Kepergian pak Suwadi ini, bagi saya sendiri seperti suatu hentakan. Saya menyadari semakin saya bertambah usia, semakin sepuh pula para bapak-bapak dan ibu-ibu. Yang tidak bisa dielak, orang-orang yang biasanya menjadi yang didepan dan diikuti, harus pergi lebih dahulu, menyisakan yang masih belum tua. Yang biasanya hanya mengikuti sekarang harus bisa berjalan sendiri di depan dan menjadi yang diikuti. Ya, demikianlah hal hidup berjemaat bagi saya.

Monday, November 16, 2015

Kembali Panas

Setelah beberapa hari hujan deras, akhir-akhir ini Malang kembali panas. Kalau sudah panas, kos saya mungkin adalah salah satu bangunan di kota ini yang terkena dampak terbesarnya. Udara disini sangat panas dan bergerak sedikit saja dapat berkeringat. Selain itu, kamar mandi yang biasanya (di tempat-tempat lain) menjadi satu-satunya ruang yang sejuk, disini sama saja. Kamar mandi kos ini sangat pengap dan airnya tidak segar samasekali.
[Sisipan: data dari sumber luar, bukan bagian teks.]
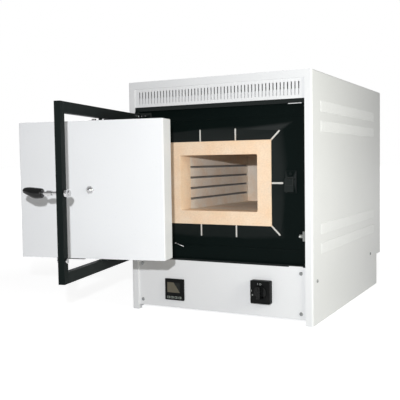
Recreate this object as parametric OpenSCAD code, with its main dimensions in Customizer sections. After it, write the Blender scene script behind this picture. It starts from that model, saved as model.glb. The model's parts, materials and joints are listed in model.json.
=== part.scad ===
// Bench jewellery kiln: a fibre muffle in a white sheet-metal case, with a side-hung door
// that swings on a black yoke while a short link keeps its hot face turned away.

/* [Case] */
// Width over the side panels
case_w = 436; // [400:4:480]
// Depth of the upper part of the case
case_d = 580; // [540:5:640]
// Height of the case
case_h = 520; // [505:5:560]
// How much less deep the case is below the step at the back
step_d = 40; // [20:5:60]
// Height of the step at the back
step_z = 81; // [60:1:100]
// Thickness of the case sheet
sheet = 1.5; // [1:0.1:2]
// Outer bend radius of the case edges
bend_r = 3.5; // [2:0.5:5]
// Width of the white column on each side of the front
column_w = 16; // [12:1:22]
// Depth of the column's inner return
return_d = 14; // [12:1:18]
// Height of the white rail above the grille
top_rail_h = 16; // [10:1:24]
// Height of the panel's lower edge above the floor
floor_gap = 11; // [6:1:20]

/* [Louvres] */
// Distance from the last louvre to the back of the case
louvre_rear = 73; // [50:1:150]
// Height of a louvre band
louvre_h = 22; // [14:1:26]
// Number of louvres in a band
louvre_count = 45; // [30:1:76]
// How far a louvre stands out of the side panel
louvre_out = 1.3; // [0.8:0.1:2]
// Distance from the front to the first louvre
louvre_y = 54; // [40:1:60]
// Heights of the two lower bands' centres
louvre_low_z = [154, 194.5]; // [130:0.5:220]
// Distances of the two upper bands' centres from the top
louvre_high_z = [112, 71]; // [50:0.5:140]

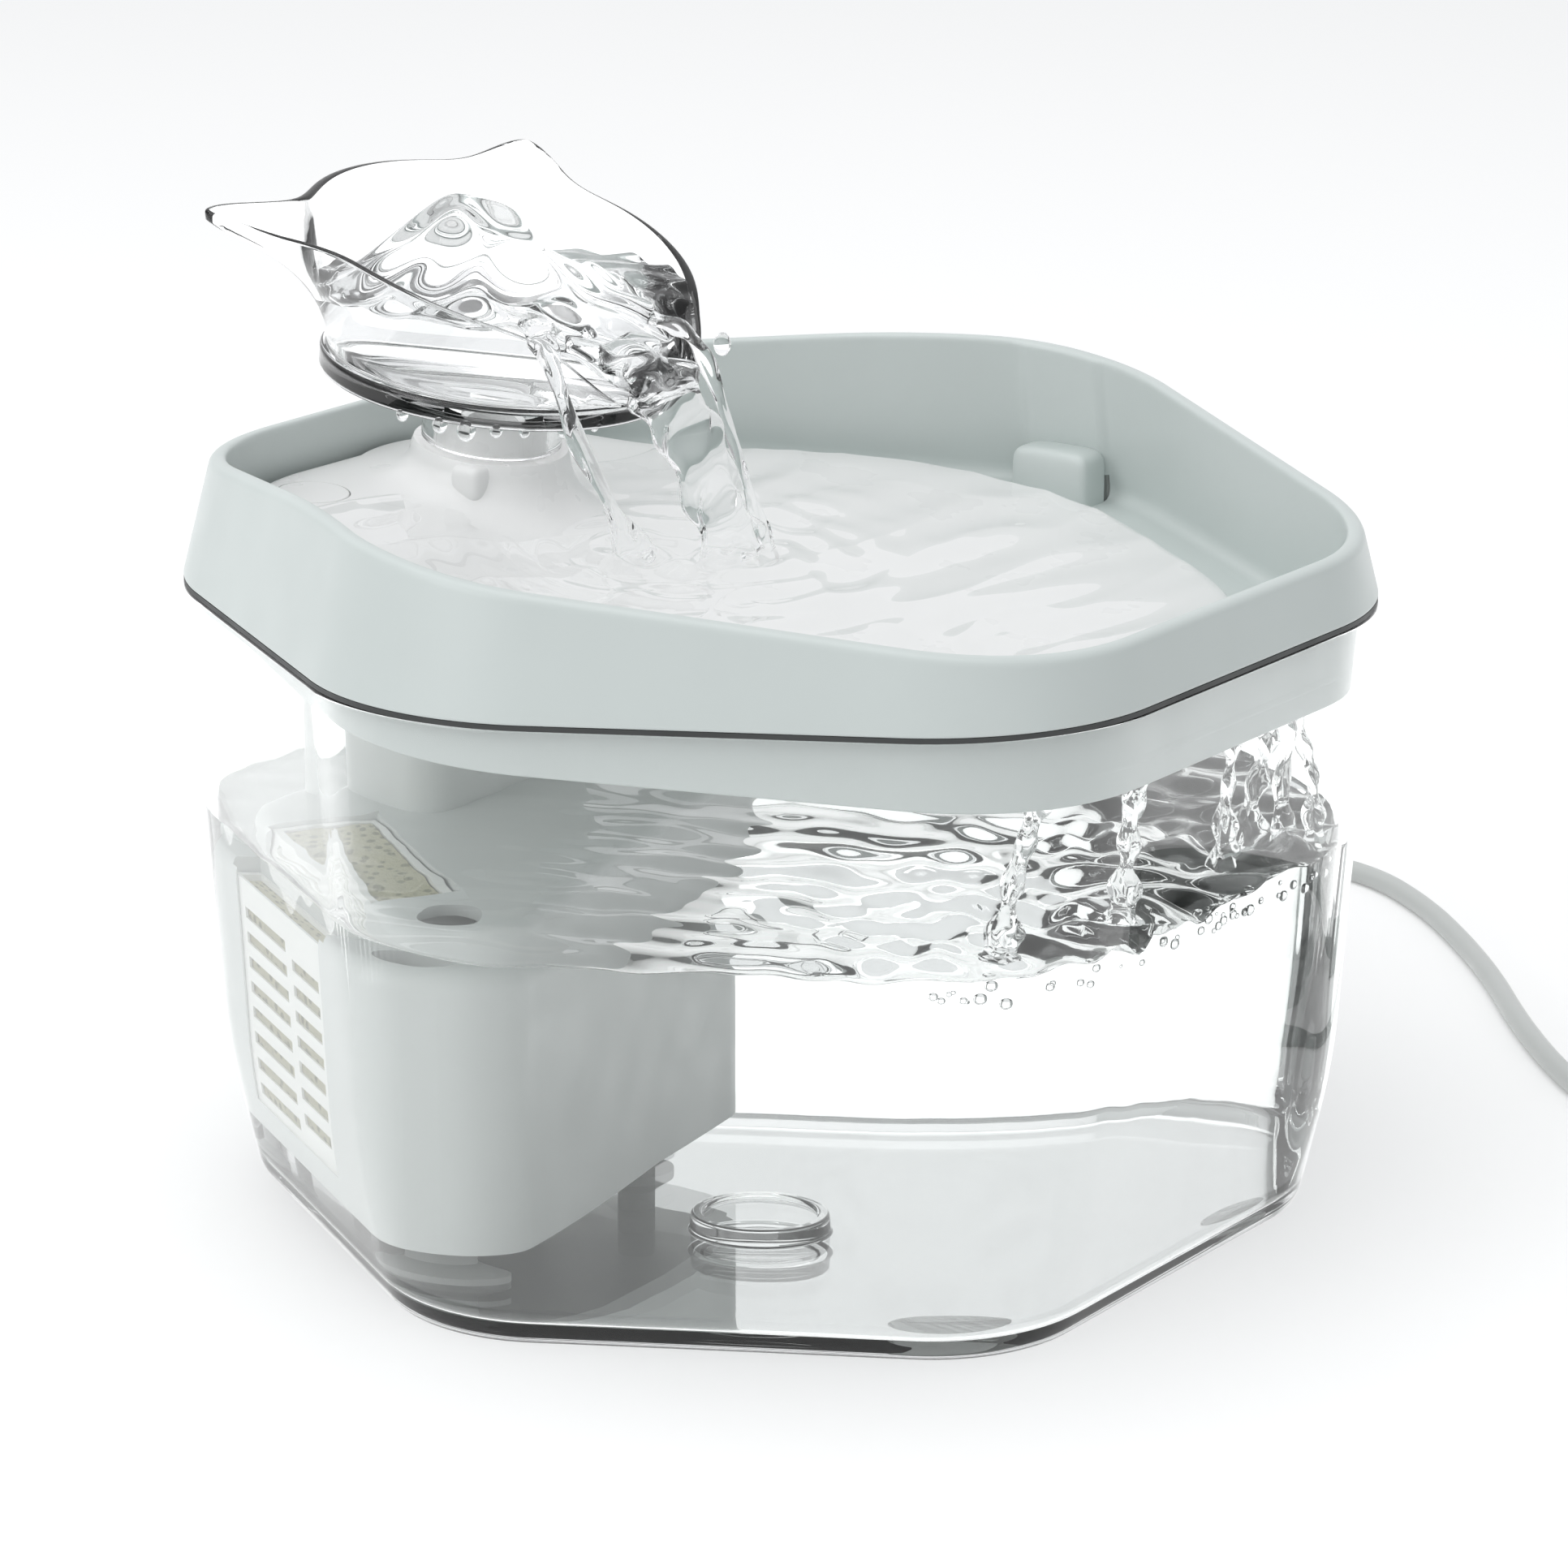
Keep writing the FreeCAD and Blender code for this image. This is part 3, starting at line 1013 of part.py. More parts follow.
def coil_place(turns):
    """Centre line of the coil after a number of turns: layers spiral in and out in turn."""
    step = size("coil_step")
    spin = COIL_TURNS + 0.5
    layer = min(int(turns / spin), COIL_LAYERS - 1)
    within = turns - layer * spin
    flat = min(within, COIL_TURNS)
    rest = max(0.0, within - COIL_TURNS)
    climb = rest / 0.5
    reached = flat + rest - 2 * rest * rest
    depth = reached if layer % 2 == 0 else COIL_TURNS - reached
    radius = size("coil_radius") - step * depth
    smooth = climb * climb * (3 - 2 * climb)
    height = size("cord_radius") + step * (layer + smooth)
    angle = math.radians(COIL_START) + 2 * math.pi * turns
    return Vector(COIL_CENTRE[0] + radius * math.cos(angle), COIL_CENTRE[1] + radius * math.sin(angle), height)


def coil_end(turns):
    """Place and direction of the coil's centre line."""
    small = 0.002
    low = max(turns - small, 0)
    high = min(turns + small, COIL_LAYERS * (COIL_TURNS + 0.5) - 0.5)
    return coil_place(turns), (coil_place(high) - coil_place(low)).normalize()


def middle_box(start, length, width, height, rise=0.0):
    """A block along X from start, centred on the cord's line or raised from it."""
    return Part.makeBox(length, width, height, Vector(start, -width / 2, rise - height / 2))


def make_plug(where):
    """USB plug at the cord's end: grip, metal shell and tongue."""
    length = size("grip_length")
    wall = size("contact_wall")
    width = size("contact_width") - 2 * wall
    tongue_length = size("contact_length") - 1
    grip = middle_box(0, length, size("grip_width"), size("grip_height"))
    grip = grip.makeFillet(size("grip_edge"), [e for e in grip.Edges if abs(e.BoundBox.XLength - length) < 0.1])
    shell = middle_box(length, size("contact_length"), size("contact_width"), size("contact_height"))
    shell = shell.cut(middle_box(length + wall, size("contact_length"), width, size("contact_height") - 2 * wall))
    lowered = (size("contact_height") - size("tongue_thickness")) / 2 - wall
    tongue = middle_box(length + wall, tongue_length, width - 0.6, size("tongue_thickness"), -lowered)
    for name, shape in (("usb_plug_body", grip), ("usb_plug_shell", shell), ("usb_plug_tongue", tongue)):
        thing = doc.addObject("Part::Feature", f"{name}_shape")
        thing.Shape = shape
        thing.Placement = where
        keep(thing, name)


def make_cord():
    """Cord: inner run in the tank, free stretch, coil, tail and plug."""
    radius = size("cord_radius")
    height = size("cord_exit_height")
    total = COIL_LAYERS * (COIL_TURNS + 0.5) - 0.5
    stops = [i / 4 for i in range(int(total * 4) + 1)]
    ends = [coil_end(t) for t in stops]
    edges = []
    for (a, way_a), (b, way_b) in zip(ends, ends[1:]):
        edges += biarc(a, way_a, b, way_b)
    coil_wire = Part.Wire(edges)
    coil = doc.addObject("Part::Feature", "coil_shape")
    coil.Shape = swept(coil_wire, radius, ends[0][0], ends[0][1])
    keep(coil, "cord_coil")
    samples = coil_wire.discretize(Distance=1.5)
    apart = min(
        samples[i].distanceToPoint(samples[k])
        for i in range(0, len(samples), 2)
        for k in range(i + 20, len(samples), 2)
    ) - 2 * radius
    print("coil: length", round(coil_wire.Length, 1), "least gap to itself", round(apart, 2))

    inner_end, outer_end = GLAND
    entry, entry_way = ends[0]
    run_in = entry - entry_way * 14
    route = [(outer_end, 0, height)] + CORD_POINTS + [tuple(run_in), tuple(entry)]
    wire, radii = smooth_path(route)
    print("free cord: length", round(wire.Length, 1), "arc radii", [round(r, 1) for r in radii])
    free = doc.addObject("Part::Feature", "cord_free_shape")
    free.Shape = swept(wire, radius, Vector(*route[0]), Vector(*route[1]) - Vector(*route[0]))
    print("free cord: volume over section times length",
          round(free.Shape.Volume / (math.pi * radius**2 * wire.Length), 4))
    keep(free, "cord_free")

    last, last_way = ends[-1]
    flat_way = Vector(last_way.x, last_way.y, 0).normalize()
    plug_height = size("grip_height") / 2
    fall = (last.z - plug_height) / 2
    steps = [(14, 0), (29, 0.8 * fall), (46, 2 * fall), (60, 2 * fall)]
    tail = [tuple(last)] + [tuple(last + flat_way * ahead - Vector(0, 0, down)) for ahead, down in steps]
    tail_wire, tail_radii = smooth_path(tail)
    tail_part = doc.addObject("Part::Feature", "cord_tail_shape")
    tail_part.Shape = swept(tail_wire, radius, last, Vector(*tail[1]) - last)
    keep(tail_part, "cord_tail")
    print("cord tail: arc radii", [round(r, 1) for r in tail_radii])
    turn = Rotation(Vector(0, 0, 1), math.degrees(math.atan2(flat_way.y, flat_way.x)))
    make_plug(Placement(Vector(*tail[-1]), turn))

    x, y = (size(v) for v in PUMP_CORD)
    tank_route = [
        (x, y, size("pump_height + motor_half")), (x, y, height - 32.5), (x + 1, y - 0.5, height - 20.5),
        (x + 6, y - 6, height - 12), (x + 15, y - 16, height - 7.5), (x + 26, y - 30, height - 5.5),
        (x + 35, y - 45, height - 4), (x + 43, y - 57, height - 2), (inner_end - 13.9, 0, height),
        (inner_end, 0, height),
    ]
    wire, radii = smooth_path(tank_route)
    print("inner cord: length", round(wire.Length, 1), "arc radii", [round(r, 1) for r in radii])
    inner = doc.addObject("Part::Feature", "cord_inner_shape")
    inner.Shape = swept(wire, radius, Vector(*tank_route[0]), Vector(0, 0, 1))
    keep(inner, "cord_inner")
    held = doc.addObject("Part::Feature", "cord_held_shape")
    held.Shape = Part.makeCylinder(radius, outer_end - inner_end, Vector(inner_end, 0, height), Vector(1, 0, 0))
    keep(held, "cord_in_gland")


make_tank()
make_feet()
make_gasket()
GLAND = make_gland()
make_tray()
make_deck()
make_bowl()
make_housing()
make_filter()
make_pump()
make_cord()
doc.recompute()

for thing in doc.Objects:
    if "Invalid" in thing.State or "Error" in thing.State:
        raise RuntimeError(f"{thing.Name} failed: {thing.State}")
os.makedirs("parts", exist_ok=True)
for thing in NODES:
    shape = thing.Shape
    if shape.isNull() or not shape.isValid():
        raise RuntimeError(f"{thing.Label} has no valid shape")
    box_now = shape.BoundBox
    print(thing.Label, "solids", len(shape.Solids), "volume", round(shape.Volume),
          "box", [round(v, 1) for v in (box_now.XMin, box_now.YMin, box_now.ZMin,
                                        box_now.XMax, box_now.YMax, box_now.ZMax)])
    shape.exportStep(f"parts/{thing.Label}.step")
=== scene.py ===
import bpy
import numpy as np
from mathutils import Matrix, Vector


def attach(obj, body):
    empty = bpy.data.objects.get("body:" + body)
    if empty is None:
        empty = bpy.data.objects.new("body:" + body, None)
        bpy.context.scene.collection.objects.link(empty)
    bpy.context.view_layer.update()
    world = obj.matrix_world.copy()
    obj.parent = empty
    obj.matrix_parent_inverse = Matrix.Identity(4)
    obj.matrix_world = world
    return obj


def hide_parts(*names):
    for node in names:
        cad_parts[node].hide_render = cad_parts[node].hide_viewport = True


# Pet water fountain: grey tray with a white deck on a clear tank, a clear pour bowl over the deck,
# the pump housing and its filter under water. Sizes are in millimetres, and meshes and cords in metres.
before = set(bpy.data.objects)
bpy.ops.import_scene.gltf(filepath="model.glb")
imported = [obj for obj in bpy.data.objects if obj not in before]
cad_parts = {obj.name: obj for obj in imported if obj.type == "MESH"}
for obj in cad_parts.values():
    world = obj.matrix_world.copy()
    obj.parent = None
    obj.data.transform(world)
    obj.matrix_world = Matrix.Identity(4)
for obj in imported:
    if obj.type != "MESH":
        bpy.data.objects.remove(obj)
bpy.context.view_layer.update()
MM = 0.001
FULL_TURN = 2 * np.pi

# Tank
SEAM, SEAM_APOTHEM, SEAM_CORNER = 106.4, 90.93, 42.0
KNEE, KNEE_APOTHEM, KNEE_CORNER = 26.0, 85.4, 33.0
FOOT, BASE_APOTHEM, BASE_CORNER = 1.5, 80.0, 27.0
TANK_WALL, TANK_FLOOR, GASKET = 2.6, 3.2, 0.8
BOSS_RADIUS, BOSS_HEIGHT = 11.5, 2.5
GLAND_WIDTH, CORD_HEIGHT, CORD_RADIUS = 7.0, 92.5, 2.0

# Tray and deck
TRAY_HEIGHT, TRAY_APOTHEM, TRAY_CORNER, TRAY_WALL = 26.0, 84.6, 38.0, 2.8
SKIRT_DEPTH, SKIRT_LEAST, SKIRT_WALL, SKIRT_GAP = 14.0, 4.0, 2.2, 0.4
DECK_SLOPE, DECK_DROP, DECK_RISE, PLATE = np.radians(4.0), 2.0, 3.0, 2.2
DECK_APOTHEM, DECK_SHIFT, DECK_BACK_CORNER, DECK_CORNER = 78.5, 6.0, 38.0, 58.0
DRAIN_HALF, DRAIN_WIDTH, DRAIN_GAP = 40.0, 8.0, 1.4
DECK_SWELL, SWELL_TURN, SWELL_START, SWELL_RUN = 6.5, 0.55, 36.0, 46.0
PLUG_X, PLUG_Y, PLUG_RADIUS, PLUG_LOW, PLUG_HIGH = -31.0, 73.5, 6.1, -1.55, 0.12
RECESS_RADIUS, RECESS_LOW, RECESS_HIGH = 6.3, -1.65, 6.0
DUCT_ANGLE, DUCT_HALF_ANGLE, DUCT_BLEND, DUCT_DEPTH = 2.6, 4.3, 0.9, 1.5
DUCT_MIDDLE, DUCT_HALVES = (89.5, 4.0, 104.0), (4.0, 8.0, 6.6)
TANK_NOTCH, TRAY_NOTCH = (82.3, 112.0), (90.4, 112.0)
RIM_LINE = [(-140, 10), (-88, 10), (22, 24.2), (91, 18.4), (140, 14.3)]
RIM_REACH = [0, 9, 22, 0, 0]

# Riser on the deck
CONE_FOOT, CONE_OUT, CONE_DOWN = 25.0, 1.7, 2.2
CONE_ROOF, CONE_BORE_END = 116.6, -15.4
TAB_ANGLE, TAB_OUT, TAB_BACK, TAB_HEIGHT, TAB_HALVES = np.radians(205.0), 12.6, 1.6, 116.6, (3.0, 3.0, 3.2)

# Pour bowl, in its own tilted frame
BOWL_Y, BOWL_LIFT, BOWL_TILT = 58.8, 26.0, np.radians(7.5)
RING_RADIUS, RING_HEIGHT, BOWL_BASE, BOWL_TOP = 30.3, 4.0, 28.8, 35.6
BOWL_FULL, BOWL_WALL, BOWL_FLOOR = 32.0, 1.6, 2.0
EARS, EAR_WIDTH, EAR_LIFT = ((36.0, 13.5), (146.5, 18.0)), 11.0, 0.08
SPOUT_ANGLE, SPOUT_REACH, SPOUT_WIDTH = -90.0, 6.4, 30.0
BOWL_RIM = [
    (-60, -12), (-44, -5), (-34.7, 5), (-31, 9.8), (-27, 14),
    (-20, 18), (0, 23), (20, 26), (36, 28.3), (60, 30),
]
COLLAR_RADIUS, COLLAR_DEPTH, COLLAR_BORE = 12.0, 11.4, 9.85
SPIGOT, SEAL_GROOVE, NOZZLE, TUBE_BORE = 9.4, 0.9, 4.5, 6.8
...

Dalam kondisi seperti ini, saya sebenarnya tidak betah berlama-lama di kos, meskipun disini tersedia wifi gratis berkecepatan tinggi. Saya sedang skripsi dan dengan udara yang sedemikian panas, konsentrasi terganggu, padahal di awal (pagi hari) sudah ada niat besar namun ketika sudah agak siang, udara panas dan duduk saja dapat berkeringat, seperti hari ini. Tadi pagi saya berniat melanjutkan bab 3 namun karena udaranya semakin tidak membuat nyaman dan merusak konsentrasi berpikir, akhirnya saya membenahi blog ini. Mungkin minggu ini saya akan pulang lebih awal agar bisa melanjutkan skripsi dengan nyaman. Mudah-mudahan hujan yang biasanya rutin di sore hari kembali lagi; karena di kondisi ini sebenarnya kita (khususnya para pendatang) harus kasihan pada orang-orang asli Malang yang dulu dapat menikmati udara sejuk kota Malang tetapi sekarang tidak, karena harus berbagi ruang dengan para pendatang yang semakin banyak dan meningkatnya jumlah kendaraan bermotor yang semakin memenuhi jalanan setiap hari. Dengan adanya hujan, jalanan biasanya akan menjadi sepi, kendaraan-kendaraan bermotor menyingkir, udara menjadi sejuk dan orang-orang Malang dapat menikmati suasana Malang seperti seharusnya (sejuk dan longgar).